At the scene, Krzeminski is joyful about the find, but Sousa is suspicious of it being so easy. Krzeminski takes the guard to go and question him and on the drive over, the guard starts to reveal Peggy’s identity to him. However, he is cut short when Krzeminski is rear-ended and killed when he gets out of the car to confront the driver. The driver shoots the guard in the head and drives off into the night.

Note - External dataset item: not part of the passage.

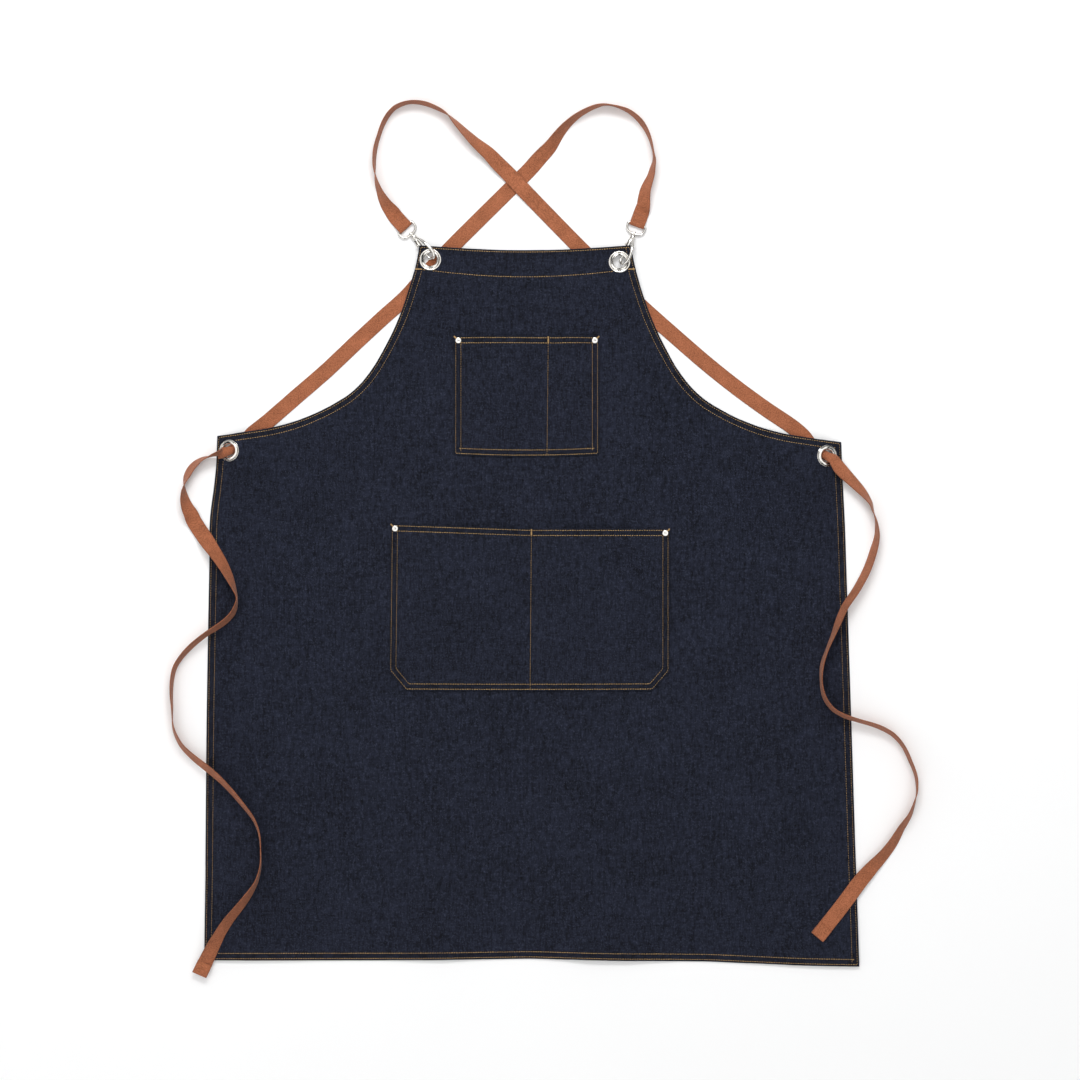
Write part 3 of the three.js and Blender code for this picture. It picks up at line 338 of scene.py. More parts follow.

The next morning at the SSR, the team is mourning over his death. Which is weird because no one liked Krzeminski? Not even the audience, and yet I’m supposed to feel sad for the loss of a sexist cheater who was probably the worst SSR agent AND told Sousa he didn’t have a chance with Peggy because of his leg. Seriously, Steve would probably have punched him for that. Well, I guess that happens when you lose one of your own. Still, Peggy feels guilty because she’s indirectly responsible for his death. Dooley tells them that Stark is responsible whether he pulled the trigger or not and they need to catch him before another agent is lost.
That evening, Peggy goes to the diner to talk to Angie about it. Well, in coded words. She apologizes to Angie and asks if she still has the schnapps. God, I love them so much.
‘Time and Tide’ was much less bombastic than the opening, but it continues to pave the way for the risks and rewards that Peggy is bound to come into before going off to form S.H.I.E.L.D. I’m still not fond of the cheap emotional ploy they pulled with Krzeminski, but I guess they have to start somewhere.